Begin
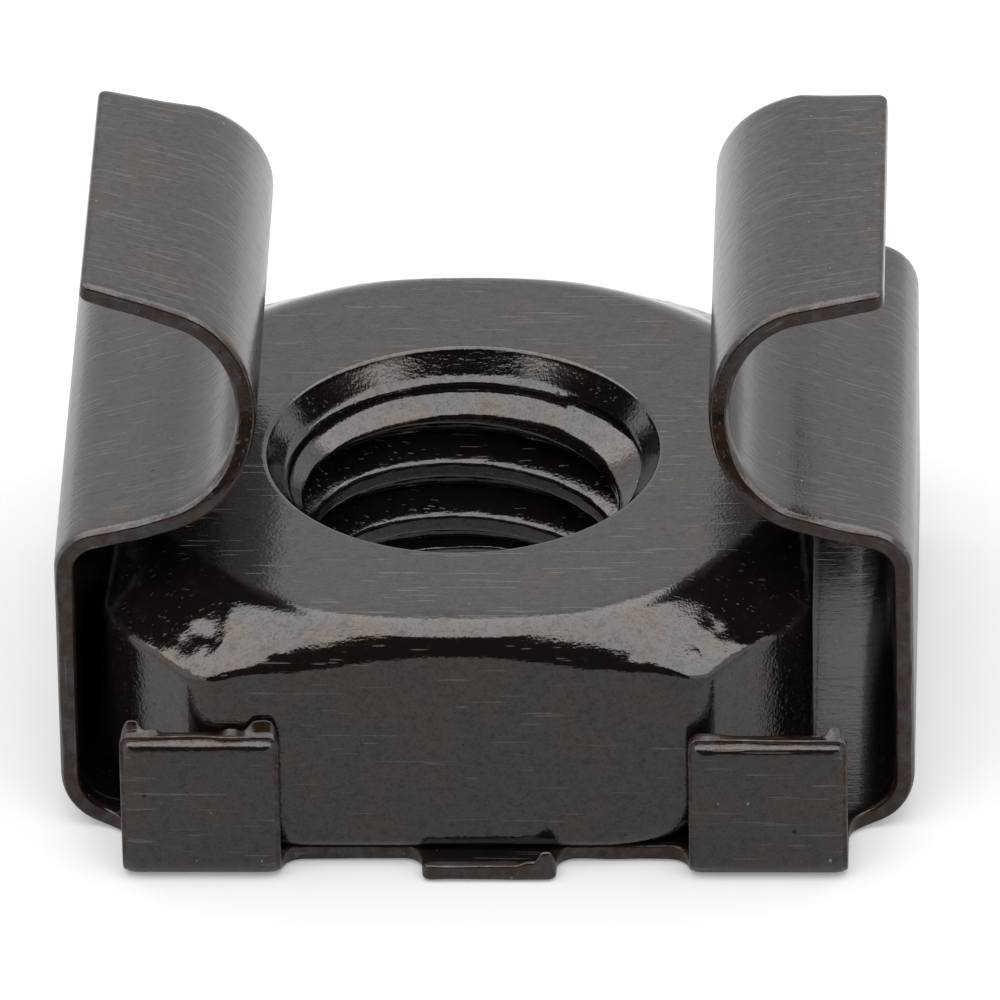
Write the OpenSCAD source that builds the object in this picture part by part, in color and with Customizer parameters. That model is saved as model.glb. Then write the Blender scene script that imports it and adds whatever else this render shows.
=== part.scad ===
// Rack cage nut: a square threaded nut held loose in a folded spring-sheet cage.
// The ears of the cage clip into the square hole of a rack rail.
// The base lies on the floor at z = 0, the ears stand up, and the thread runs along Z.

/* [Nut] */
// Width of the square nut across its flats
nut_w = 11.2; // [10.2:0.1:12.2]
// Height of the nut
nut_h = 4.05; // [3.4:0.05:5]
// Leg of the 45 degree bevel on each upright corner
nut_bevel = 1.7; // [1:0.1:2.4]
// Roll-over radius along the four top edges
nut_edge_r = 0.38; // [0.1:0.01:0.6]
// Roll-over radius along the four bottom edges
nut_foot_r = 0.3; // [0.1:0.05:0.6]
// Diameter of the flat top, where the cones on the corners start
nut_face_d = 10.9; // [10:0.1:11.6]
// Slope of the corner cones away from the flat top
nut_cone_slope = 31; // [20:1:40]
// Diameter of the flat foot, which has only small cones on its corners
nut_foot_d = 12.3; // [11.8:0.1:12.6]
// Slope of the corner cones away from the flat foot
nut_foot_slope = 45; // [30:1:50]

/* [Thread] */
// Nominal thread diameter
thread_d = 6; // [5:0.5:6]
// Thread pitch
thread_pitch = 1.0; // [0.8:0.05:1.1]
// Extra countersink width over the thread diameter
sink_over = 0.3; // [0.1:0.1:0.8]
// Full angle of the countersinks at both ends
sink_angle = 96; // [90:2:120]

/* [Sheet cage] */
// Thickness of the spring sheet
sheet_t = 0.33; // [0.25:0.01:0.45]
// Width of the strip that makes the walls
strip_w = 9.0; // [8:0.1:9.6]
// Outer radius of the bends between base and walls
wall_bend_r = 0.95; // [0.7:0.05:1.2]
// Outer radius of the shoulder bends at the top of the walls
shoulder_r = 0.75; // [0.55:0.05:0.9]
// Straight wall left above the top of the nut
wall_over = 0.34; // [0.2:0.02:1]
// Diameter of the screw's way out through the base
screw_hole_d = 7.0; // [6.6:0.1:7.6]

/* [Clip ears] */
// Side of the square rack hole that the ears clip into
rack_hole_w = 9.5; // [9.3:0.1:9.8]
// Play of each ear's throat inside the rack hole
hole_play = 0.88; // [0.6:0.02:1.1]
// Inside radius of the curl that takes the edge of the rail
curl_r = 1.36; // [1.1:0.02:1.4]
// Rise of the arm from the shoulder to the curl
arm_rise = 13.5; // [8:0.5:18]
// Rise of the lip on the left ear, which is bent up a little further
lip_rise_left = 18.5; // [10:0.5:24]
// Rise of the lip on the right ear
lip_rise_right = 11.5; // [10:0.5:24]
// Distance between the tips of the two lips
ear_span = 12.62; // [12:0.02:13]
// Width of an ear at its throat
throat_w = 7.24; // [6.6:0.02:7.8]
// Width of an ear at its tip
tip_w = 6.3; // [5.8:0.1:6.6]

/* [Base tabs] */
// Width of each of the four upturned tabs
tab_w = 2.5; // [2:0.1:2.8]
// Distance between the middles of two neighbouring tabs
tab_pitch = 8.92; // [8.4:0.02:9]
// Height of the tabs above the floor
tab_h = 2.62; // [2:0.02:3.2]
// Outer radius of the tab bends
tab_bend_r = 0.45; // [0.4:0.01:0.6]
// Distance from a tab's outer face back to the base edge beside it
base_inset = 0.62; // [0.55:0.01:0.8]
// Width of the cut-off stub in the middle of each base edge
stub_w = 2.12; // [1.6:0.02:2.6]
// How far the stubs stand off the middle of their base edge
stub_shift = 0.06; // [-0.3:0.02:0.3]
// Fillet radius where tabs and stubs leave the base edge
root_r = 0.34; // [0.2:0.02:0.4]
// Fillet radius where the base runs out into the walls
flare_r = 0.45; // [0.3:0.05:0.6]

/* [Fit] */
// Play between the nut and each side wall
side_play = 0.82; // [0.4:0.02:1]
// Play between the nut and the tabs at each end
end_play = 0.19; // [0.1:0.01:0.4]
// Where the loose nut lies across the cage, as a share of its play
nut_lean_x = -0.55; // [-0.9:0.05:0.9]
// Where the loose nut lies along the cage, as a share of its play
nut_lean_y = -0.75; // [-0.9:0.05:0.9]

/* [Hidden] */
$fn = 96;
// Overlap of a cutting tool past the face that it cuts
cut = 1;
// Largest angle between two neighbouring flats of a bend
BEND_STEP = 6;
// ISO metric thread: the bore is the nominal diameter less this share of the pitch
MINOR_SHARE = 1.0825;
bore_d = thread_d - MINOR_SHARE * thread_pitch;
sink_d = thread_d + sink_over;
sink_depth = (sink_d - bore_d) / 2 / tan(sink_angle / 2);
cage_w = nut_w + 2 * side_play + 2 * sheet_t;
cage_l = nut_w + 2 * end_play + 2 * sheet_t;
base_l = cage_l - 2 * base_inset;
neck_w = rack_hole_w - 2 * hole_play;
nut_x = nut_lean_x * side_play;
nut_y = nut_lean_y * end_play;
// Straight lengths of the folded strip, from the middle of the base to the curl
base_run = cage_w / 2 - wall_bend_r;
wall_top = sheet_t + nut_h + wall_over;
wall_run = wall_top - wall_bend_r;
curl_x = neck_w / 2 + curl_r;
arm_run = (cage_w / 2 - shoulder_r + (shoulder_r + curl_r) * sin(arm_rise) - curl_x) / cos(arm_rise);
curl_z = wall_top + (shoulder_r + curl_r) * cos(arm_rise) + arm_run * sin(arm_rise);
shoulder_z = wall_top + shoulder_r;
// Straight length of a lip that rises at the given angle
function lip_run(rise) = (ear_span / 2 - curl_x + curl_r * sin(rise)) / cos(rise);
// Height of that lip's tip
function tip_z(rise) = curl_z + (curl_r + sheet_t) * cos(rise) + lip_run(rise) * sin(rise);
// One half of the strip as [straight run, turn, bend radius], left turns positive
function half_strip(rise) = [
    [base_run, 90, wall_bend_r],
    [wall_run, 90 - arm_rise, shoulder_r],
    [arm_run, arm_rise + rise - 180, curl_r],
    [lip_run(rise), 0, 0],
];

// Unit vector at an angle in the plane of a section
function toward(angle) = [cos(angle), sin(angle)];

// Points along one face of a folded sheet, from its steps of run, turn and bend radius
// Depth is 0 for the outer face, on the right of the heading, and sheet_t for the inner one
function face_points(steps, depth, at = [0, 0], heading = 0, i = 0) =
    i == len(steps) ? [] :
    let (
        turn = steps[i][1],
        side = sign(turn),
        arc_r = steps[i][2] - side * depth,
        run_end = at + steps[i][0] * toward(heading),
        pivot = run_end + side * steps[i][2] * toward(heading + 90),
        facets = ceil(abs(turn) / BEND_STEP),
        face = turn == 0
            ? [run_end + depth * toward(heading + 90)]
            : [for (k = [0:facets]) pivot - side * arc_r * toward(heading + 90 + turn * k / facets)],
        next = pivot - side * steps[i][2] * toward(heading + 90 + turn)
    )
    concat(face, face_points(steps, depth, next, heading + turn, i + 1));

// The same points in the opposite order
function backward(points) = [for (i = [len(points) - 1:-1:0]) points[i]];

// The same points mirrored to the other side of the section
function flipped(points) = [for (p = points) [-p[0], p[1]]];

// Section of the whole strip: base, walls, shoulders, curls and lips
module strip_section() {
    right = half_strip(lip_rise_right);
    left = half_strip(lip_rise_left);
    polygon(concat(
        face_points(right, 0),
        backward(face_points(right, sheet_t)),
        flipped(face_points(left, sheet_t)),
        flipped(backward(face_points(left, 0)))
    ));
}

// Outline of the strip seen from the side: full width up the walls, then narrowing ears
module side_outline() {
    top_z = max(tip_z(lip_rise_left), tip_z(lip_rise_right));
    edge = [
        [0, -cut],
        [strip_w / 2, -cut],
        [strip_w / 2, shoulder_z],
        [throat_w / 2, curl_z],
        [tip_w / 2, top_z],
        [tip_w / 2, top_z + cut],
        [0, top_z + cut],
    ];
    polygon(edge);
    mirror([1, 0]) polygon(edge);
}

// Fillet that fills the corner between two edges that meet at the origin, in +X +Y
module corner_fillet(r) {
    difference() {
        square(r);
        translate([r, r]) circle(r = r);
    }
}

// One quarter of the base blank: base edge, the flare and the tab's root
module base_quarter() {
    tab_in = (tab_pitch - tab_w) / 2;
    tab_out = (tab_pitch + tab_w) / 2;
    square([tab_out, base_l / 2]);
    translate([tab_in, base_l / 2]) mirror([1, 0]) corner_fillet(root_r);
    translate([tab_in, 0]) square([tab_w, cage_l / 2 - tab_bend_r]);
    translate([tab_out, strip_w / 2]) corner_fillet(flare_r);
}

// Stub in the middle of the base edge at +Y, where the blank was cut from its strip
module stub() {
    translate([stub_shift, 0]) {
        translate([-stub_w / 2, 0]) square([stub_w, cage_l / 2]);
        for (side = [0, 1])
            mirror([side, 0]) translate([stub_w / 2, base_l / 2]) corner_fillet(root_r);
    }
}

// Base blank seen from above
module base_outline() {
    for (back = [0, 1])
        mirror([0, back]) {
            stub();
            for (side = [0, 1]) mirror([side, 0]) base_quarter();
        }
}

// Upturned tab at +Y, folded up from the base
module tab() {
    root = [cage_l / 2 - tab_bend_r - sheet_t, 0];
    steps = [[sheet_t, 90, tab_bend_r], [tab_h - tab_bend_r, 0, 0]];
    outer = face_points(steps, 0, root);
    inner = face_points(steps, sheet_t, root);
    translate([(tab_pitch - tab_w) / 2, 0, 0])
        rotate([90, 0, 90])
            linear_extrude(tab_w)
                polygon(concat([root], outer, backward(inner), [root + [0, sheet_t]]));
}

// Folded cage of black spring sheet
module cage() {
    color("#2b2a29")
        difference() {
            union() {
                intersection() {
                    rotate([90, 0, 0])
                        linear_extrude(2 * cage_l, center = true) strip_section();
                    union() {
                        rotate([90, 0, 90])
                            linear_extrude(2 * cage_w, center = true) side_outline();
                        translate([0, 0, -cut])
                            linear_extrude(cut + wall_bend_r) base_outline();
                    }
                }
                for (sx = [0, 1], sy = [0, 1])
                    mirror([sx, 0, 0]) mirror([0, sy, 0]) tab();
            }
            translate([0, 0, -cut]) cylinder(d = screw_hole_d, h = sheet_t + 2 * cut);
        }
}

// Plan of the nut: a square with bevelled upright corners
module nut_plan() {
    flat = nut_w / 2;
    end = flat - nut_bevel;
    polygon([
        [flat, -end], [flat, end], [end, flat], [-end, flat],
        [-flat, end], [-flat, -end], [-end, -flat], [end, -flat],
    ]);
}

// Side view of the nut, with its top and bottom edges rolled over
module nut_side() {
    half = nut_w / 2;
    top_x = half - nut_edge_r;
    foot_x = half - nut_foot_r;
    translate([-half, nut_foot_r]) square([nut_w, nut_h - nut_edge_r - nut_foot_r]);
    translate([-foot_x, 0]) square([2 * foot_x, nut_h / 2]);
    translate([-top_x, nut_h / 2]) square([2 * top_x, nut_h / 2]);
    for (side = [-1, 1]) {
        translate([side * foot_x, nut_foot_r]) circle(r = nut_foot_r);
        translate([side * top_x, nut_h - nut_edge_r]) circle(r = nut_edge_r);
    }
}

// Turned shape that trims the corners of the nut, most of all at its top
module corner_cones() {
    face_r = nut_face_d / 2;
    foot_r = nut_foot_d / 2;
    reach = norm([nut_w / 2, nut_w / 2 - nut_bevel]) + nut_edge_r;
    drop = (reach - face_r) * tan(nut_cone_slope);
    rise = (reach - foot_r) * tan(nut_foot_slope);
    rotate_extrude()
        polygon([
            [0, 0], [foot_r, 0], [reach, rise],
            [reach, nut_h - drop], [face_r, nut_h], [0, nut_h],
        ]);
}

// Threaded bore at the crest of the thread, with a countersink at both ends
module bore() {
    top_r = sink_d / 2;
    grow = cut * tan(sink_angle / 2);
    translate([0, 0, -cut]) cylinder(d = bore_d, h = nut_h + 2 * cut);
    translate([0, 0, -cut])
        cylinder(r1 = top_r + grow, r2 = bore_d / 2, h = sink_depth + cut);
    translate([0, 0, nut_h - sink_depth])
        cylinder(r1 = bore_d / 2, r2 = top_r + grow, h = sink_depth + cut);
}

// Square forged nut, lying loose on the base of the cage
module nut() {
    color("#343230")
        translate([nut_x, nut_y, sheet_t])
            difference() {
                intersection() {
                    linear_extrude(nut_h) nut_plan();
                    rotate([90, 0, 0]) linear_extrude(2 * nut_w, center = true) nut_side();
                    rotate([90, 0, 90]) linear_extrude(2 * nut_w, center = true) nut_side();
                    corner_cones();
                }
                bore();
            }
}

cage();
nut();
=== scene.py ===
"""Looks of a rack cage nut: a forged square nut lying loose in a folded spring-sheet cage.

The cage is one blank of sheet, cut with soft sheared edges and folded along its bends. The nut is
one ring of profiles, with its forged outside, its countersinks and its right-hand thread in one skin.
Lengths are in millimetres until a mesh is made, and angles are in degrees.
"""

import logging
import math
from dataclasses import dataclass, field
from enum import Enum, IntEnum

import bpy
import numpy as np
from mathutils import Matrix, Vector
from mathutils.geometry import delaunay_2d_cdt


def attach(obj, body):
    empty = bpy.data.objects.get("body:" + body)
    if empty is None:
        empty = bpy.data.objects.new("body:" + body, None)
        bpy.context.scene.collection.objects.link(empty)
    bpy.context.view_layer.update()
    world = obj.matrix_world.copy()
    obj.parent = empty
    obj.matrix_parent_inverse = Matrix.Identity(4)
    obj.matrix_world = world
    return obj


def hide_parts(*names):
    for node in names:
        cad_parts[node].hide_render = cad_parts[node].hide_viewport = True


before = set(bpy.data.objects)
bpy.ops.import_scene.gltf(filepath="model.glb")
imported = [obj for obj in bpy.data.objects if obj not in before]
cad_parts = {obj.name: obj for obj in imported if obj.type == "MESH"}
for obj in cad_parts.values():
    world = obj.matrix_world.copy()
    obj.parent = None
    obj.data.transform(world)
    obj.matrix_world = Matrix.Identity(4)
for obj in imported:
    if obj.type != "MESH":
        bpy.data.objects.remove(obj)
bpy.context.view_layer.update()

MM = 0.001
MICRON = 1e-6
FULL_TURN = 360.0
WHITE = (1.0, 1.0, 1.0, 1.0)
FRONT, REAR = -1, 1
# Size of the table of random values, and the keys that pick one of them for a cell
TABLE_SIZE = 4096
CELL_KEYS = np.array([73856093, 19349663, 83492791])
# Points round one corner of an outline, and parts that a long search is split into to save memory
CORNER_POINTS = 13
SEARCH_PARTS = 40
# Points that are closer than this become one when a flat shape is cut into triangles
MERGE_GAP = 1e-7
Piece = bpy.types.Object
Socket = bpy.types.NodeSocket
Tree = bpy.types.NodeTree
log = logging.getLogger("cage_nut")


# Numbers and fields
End
Copy out every line of the listing that includes the string "with".

Write the OpenSCAD source that builds the object in this picture part by part, in color and with Customizer parameters. That model is saved as model.glb. Then write the Blender scene script that imports it and adds whatever else this render shows.
// Plan of the nut: a square with bevelled upright corners
// Side view of the nut, with its top and bottom edges rolled over
// Threaded bore at the crest of the thread, with a countersink at both ends
The cage is one blank of sheet, cut with soft sheared edges and folded along its bends. The nut is
one ring of profiles, with its forged outside, its countersinks and its right-hand thread in one skin.